她的脸上浮现出掩饰不住的窃喜,然后,她又正色道:
“好,妈妈这就打电话叫家里的司机来接你回家。不过,你要先去和左先生说,你放弃三个月的婚期了。”
放弃?
既然所有人都想让我放弃,就像我放弃了我生命中最宝贵的其余那些事一样。唯有这件事,我就算再后悔,也要坚持下去。
“我如果不放弃三个月的婚期,你们是不是就不会让我回家,不能原谅我了?”
看着她急切的神情,我平静道。
“那当然。”她愣了一下,然后无比严肃,正义凛然地说,“你这种不让自己亲妹妹好过,勾搭亲妹妹爱人的下贱行为,是在最大力度的抹黑温家和我们夫妻的脸面。身为你的父母,我和你爸爸绝对不能放任你做这种没有廉耻的事。”
不愧是我的亲生母亲,她很了解我,三年前,我最怕听到的就是亲生父母对自己说,你没有廉耻,你在抹黑我们的家族。
但她不知道的是,经过那三年的改造,我已经真的成了一个没有廉耻,没有家的人。
温夫人见我听到这些话却无甚反应,又加重口气道:
“我现在就带你过去,你立刻去和左先生说,你不要那三个月的婚期了。否则,你就永远也别想回到温家了,我们就再也不是一家人了。”
说着,她似乎料定我不会拒绝,硬是将我从床上拽起来,毫不顾及我膝盖的伤和正在发高烧的身体。

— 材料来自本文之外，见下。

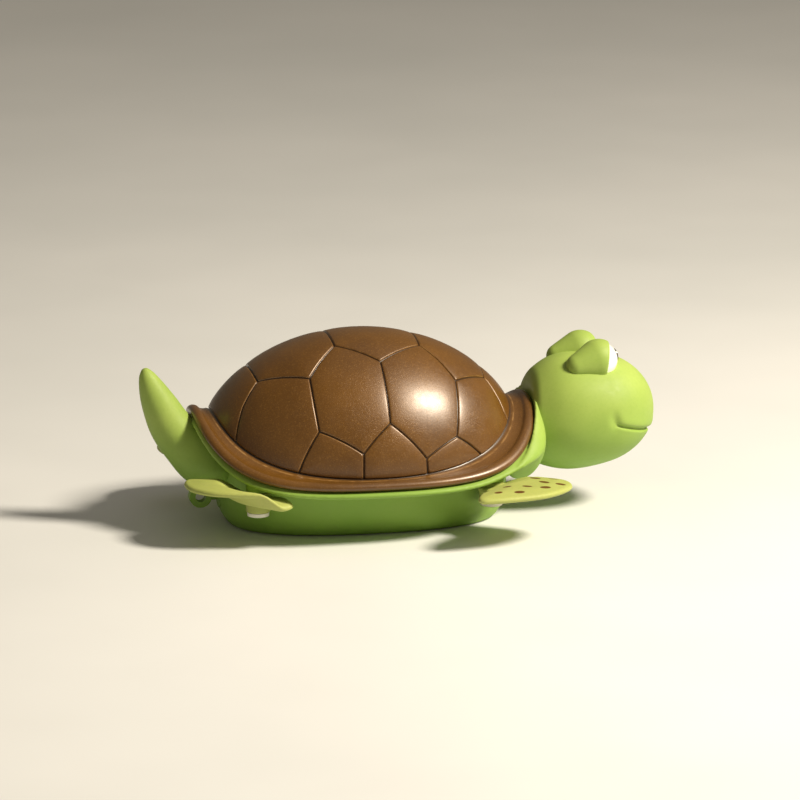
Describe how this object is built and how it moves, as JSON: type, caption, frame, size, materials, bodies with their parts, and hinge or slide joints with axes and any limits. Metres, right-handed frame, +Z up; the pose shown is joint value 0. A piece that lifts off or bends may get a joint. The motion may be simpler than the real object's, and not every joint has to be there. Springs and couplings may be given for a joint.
{
  "type": "floating pool thermometer",
  "caption": "Turtle-shaped floating pool thermometer with a domed shell, swivelling flippers, a glass thermometer behind a hinged belly cover and a pull-out drain plug.",
  "frame": {"origin": "on the flat belly, under the middle of the shell", "axes": "+X towards the head, +Y towards the turtle's left side, +Z up"},
  "size_m": [0.2158, 0.1586, 0.0787],
  "materials": {
    "shell_plastic": "glossy dark brown with a fine metallic speckle",
    "skin_plastic": "semi-gloss yellow-green paint",
    "eye_white": "glossy white paint",
    "pupil_black": "glossy black paint",
    "seal_rubber": "matt black rubber",
    "screw_steel": "stainless steel",
    "ballast_steel": "zinc-plated steel",
    "tube_glass": "clear glass",
    "spirit_red": "red spirit",
    "scale_white": "white printed plastic",
    "cover_clear": "clear smoked plastic",
    "clip_plastic": "white nylon"
  },
  "bodies": {
    "float": {"carapace": "shell_plastic", "shell_gasket": "seal_rubber", "hull": "skin_plastic", "shell_screws": "screw_steel", "screw_caps": "seal_rubber", "ballast_weights": "ballast_steel", "ballast_screws": "screw_steel", "head": "skin_plastic", "neck_seal": "seal_rubber", "neck_retainer": "clip_plastic", "eyeball_right": "eye_white", "eye_hood_right": "skin_plastic", "pupil_right": "pupil_black", "eyeball_left": "eye_white", "eye_hood_left": "skin_plastic", "pupil_left": "pupil_black", "tail": "skin_plastic", "tether_eye": "screw_steel", "flipper_washers": "clip_plastic", "scale_plate": "scale_white", "glass_tube": "tube_glass", "spirit_column": "spirit_red", "tube_saddles": "clip_plastic", "scale_screws": "screw_steel", "cover_hinge_pin": "screw_steel"},
    "cover": {"thermometer_cover": "cover_clear"},
    "drain_plug": {"drain_plug": "clip_plastic", "drain_seal": "seal_rubber"},
    "flipper_front_right": {"flipper_front_right": "skin_plastic"},
    "flipper_front_left": {"flipper_front_left": "skin_plastic"},
    "flipper_rear_right": {"flipper_rear_right": "skin_plastic"},
    "flipper_rear_left": {"flipper_rear_left": "skin_plastic"}
  },
  "joints": [
    {"name": "cover_hinge", "type": "hinge", "parent": "float", "child": "cover", "pos_m": [0.0462, 0, 0.0036], "axis": [0, -1, 0], "range_deg": [0, 90]},
    {"name": "drain_pull", "type": "slide", "parent": "float", "child": "drain_plug", "axis": [0, 0, -1], "range_m": [0, 0.012]},
    {"name": "swivel_front_right", "type": "hinge", "parent": "float", "child": "flipper_front_right", "pos_m": [0.047, -0.0395, 0.015], "axis": [0, 0, 1], "range_deg": [-15, 15]},
    {"name": "swivel_front_left", "type": "hinge", "parent": "float", "child": "flipper_front_left", "pos_m": [0.047, 0.0395, 0.015], "axis": [0, 0, 1], "range_deg": [-15, 15]},
    {"name": "swivel_rear_right", "type": "hinge", "parent": "float", "child": "flipper_rear_right", "pos_m": [-0.05, -0.0375, 0.015], "axis": [0, 0, 1], "range_deg": [-15, 15]},
    {"name": "swivel_rear_left", "type": "hinge", "parent": "float", "child": "flipper_rear_left", "pos_m": [-0.05, 0.0375, 0.015], "axis": [0, 0, 1], "range_deg": [-15, 15]}
  ]
}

出狱后,我第一次用尽力气抗拒一个人。我甩开了亲生母亲的手,低着头不再看她的眼睛,沉声说:
“从三年前,你们让律师逼我在断绝关系的文件上签字的那一刻起,我们就已经不是一家人了,温家,也再不是我的家了。”
说出这句话时,我还是无声地留下了眼泪。
那个我从小长大,曾满心欢喜地眷恋过的地方,我再也回不去了。
“你刚出生没多久的时候,算命的老先生就说过,你是投胎到温家的索命鬼,是全家的灾星,霏霏会身体不好,温家的生意后来会出现差错,全都是你带来的灾难,被你这命里带脏的东西克的。”
温夫人的嗓子一下子拔高,她之前的温声细语都消失不见,气急败坏地指着我,恶声道:
“你亏欠了温家这么多,我们如今愿意给你补偿赎罪的机会,你居然还不知好歹。你不要后悔你说过的话!我再给你一次机会,你现在向我道歉还来得及。”